··· DATA SECTION
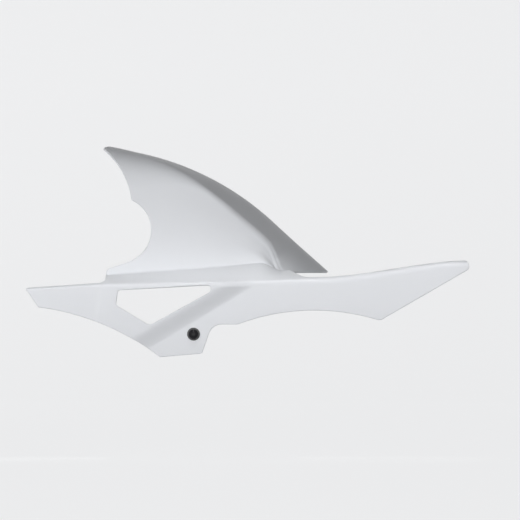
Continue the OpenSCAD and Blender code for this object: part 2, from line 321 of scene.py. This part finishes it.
rearEnd, frontEdge, cornerX = rail["rearEnd"], crown["frontEdge"], rail["cornerX"]
innerFace = railFace + rail["stepDepth"]
wallEnd = rearEnd + 0.4
arcSteps = sheetFinish["arcSteps"]
railOutline = rounded(railCorners, arcSteps)
windowOutline = rounded(windowCorners, arcSteps)
planOutline = rounded([
    (-230, railFace - 20, 0), (360, railFace - 20, 0),
    (360, innerFace + rail["frontFlange"], 0), (cornerX + 30, innerFace + rail["frontFlange"], 8),
    (cornerX + 4, wallFace + 8, 0), (rearEnd, wallFace + 8, 0),
    (rearEnd, railFace + rail["tipFlange"], 9), (-230, railFace + rail["tipFlange"], 0)], arcSteps)
rightOutline = np.array(
    list(rounded([(wallEnd, wallFoot(wallEnd), 0), (wallEnd, 80.1, 6), (-78.6, 90.2, 0)], arcSteps))
    + [crown["bay"][:2], (-90, 168), (-130, 230), (-130, 400), (400, 400), (400, frontEdge)]
    + [(x, wallFoot(x)) for x in np.arange(cornerX + 3, 82, -5)])
bluntTip = np.array([
    (-116.4, 231.6), (-115.2, 233.8), (-109.6, 237), (-100, 250), (-130, 250), (-130, 231.6)])
leftOutline = np.array([(-130, frontEdge), (-130, 400), (400, 400), (400, frontEdge)])


def railInside(p):
    x, y, z = p[..., 0], p[..., 1], p[..., 2]
    arch = np.maximum(outsideCircle(rail["frontArc"], x, z), rail["archStart"] - x)
    return np.minimum.reduce([
        insidePolygon(railOutline, x, z), -insidePolygon(windowOutline, x, z),
        outsideCircle(rail["rearArc"], x, z), arch, insidePolygon(planOutline, x, y),
        outsideCircle((0, 0, sheetFinish["screwHole"]), x, z)])


def crownInside(p):
    x, y, z = p[..., 0], p[..., 1], p[..., 2]
    right = np.minimum(insidePolygon(rightOutline, x, z), outsideCircle(crown["bay"], x, z))
    inner = (-hub["back"], -hub["down"], crownRadius - crown["leftDepth"])
    leftBay = crown["bay"][:2] + (crown["bay"][2] + crown["bayExtra"],)
    left = np.minimum.reduce([
        insidePolygon(leftOutline, x, z), outsideCircle(inner, x, z), outsideCircle(leftBay, x, z)])
    tips = np.minimum(outsideCircle(crown["scoop"], x, z), -insidePolygon(bluntTip, x, z))
    return np.minimum(np.where(y < middlePlane + crown["sideSplit"], right, left), tips)


# Sheet with thickness and rounded edges

def unitRows(v, leastLength=1e-9):
    return v / np.maximum(np.linalg.norm(v, axis=-1, keepdims=True), leastLength)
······
WHAT IS REQUIRED: Each line of the material above needs to be quoted exactly, please.

RESULT OF THIS EXERCISE:
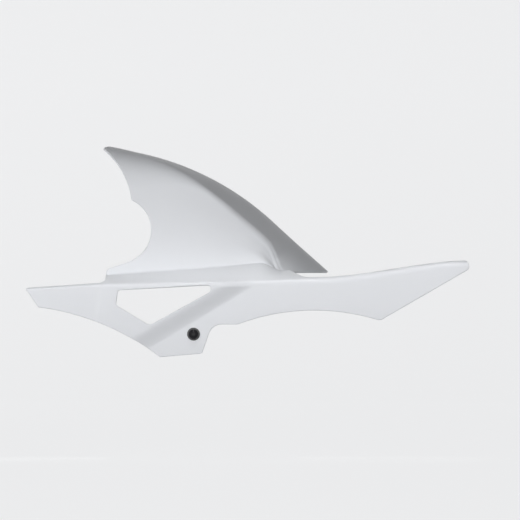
Continue the OpenSCAD and Blender code for this object: part 2, from line 321 of scene.py. This part finishes it.
rearEnd, frontEdge, cornerX = rail["rearEnd"], crown["frontEdge"], rail["cornerX"]
innerFace = railFace + rail["stepDepth"]
wallEnd = rearEnd + 0.4
arcSteps = sheetFinish["arcSteps"]
railOutline = rounded(railCorners, arcSteps)
windowOutline = rounded(windowCorners, arcSteps)
planOutline = rounded([
    (-230, railFace - 20, 0), (360, railFace - 20, 0),
    (360, innerFace + rail["frontFlange"], 0), (cornerX + 30, innerFace + rail["frontFlange"], 8),
    (cornerX + 4, wallFace + 8, 0), (rearEnd, wallFace + 8, 0),
    (rearEnd, railFace + rail["tipFlange"], 9), (-230, railFace + rail["tipFlange"], 0)], arcSteps)
rightOutline = np.array(
    list(rounded([(wallEnd, wallFoot(wallEnd), 0), (wallEnd, 80.1, 6), (-78.6, 90.2, 0)], arcSteps))
    + [crown["bay"][:2], (-90, 168), (-130, 230), (-130, 400), (400, 400), (400, frontEdge)]
    + [(x, wallFoot(x)) for x in np.arange(cornerX + 3, 82, -5)])
bluntTip = np.array([
    (-116.4, 231.6), (-115.2, 233.8), (-109.6, 237), (-100, 250), (-130, 250), (-130, 231.6)])
leftOutline = np.array([(-130, frontEdge), (-130, 400), (400, 400), (400, frontEdge)])


def railInside(p):
    x, y, z = p[..., 0], p[..., 1], p[..., 2]
    arch = np.maximum(outsideCircle(rail["frontArc"], x, z), rail["archStart"] - x)
    return np.minimum.reduce([
        insidePolygon(railOutline, x, z), -insidePolygon(windowOutline, x, z),
        outsideCircle(rail["rearArc"], x, z), arch, insidePolygon(planOutline, x, y),
        outsideCircle((0, 0, sheetFinish["screwHole"]), x, z)])


def crownInside(p):
    x, y, z = p[..., 0], p[..., 1], p[..., 2]
    right = np.minimum(insidePolygon(rightOutline, x, z), outsideCircle(crown["bay"], x, z))
    inner = (-hub["back"], -hub["down"], crownRadius - crown["leftDepth"])
    leftBay = crown["bay"][:2] + (crown["bay"][2] + crown["bayExtra"],)
    left = np.minimum.reduce([
        insidePolygon(leftOutline, x, z), outsideCircle(inner, x, z), outsideCircle(leftBay, x, z)])
    tips = np.minimum(outsideCircle(crown["scoop"], x, z), -insidePolygon(bluntTip, x, z))
    return np.minimum(np.where(y < middlePlane + crown["sideSplit"], right, left), tips)


# Sheet with thickness and rounded edges

def unitRows(v, leastLength=1e-9):
    return v / np.maximum(np.linalg.norm(v, axis=-1, keepdims=True), leastLength)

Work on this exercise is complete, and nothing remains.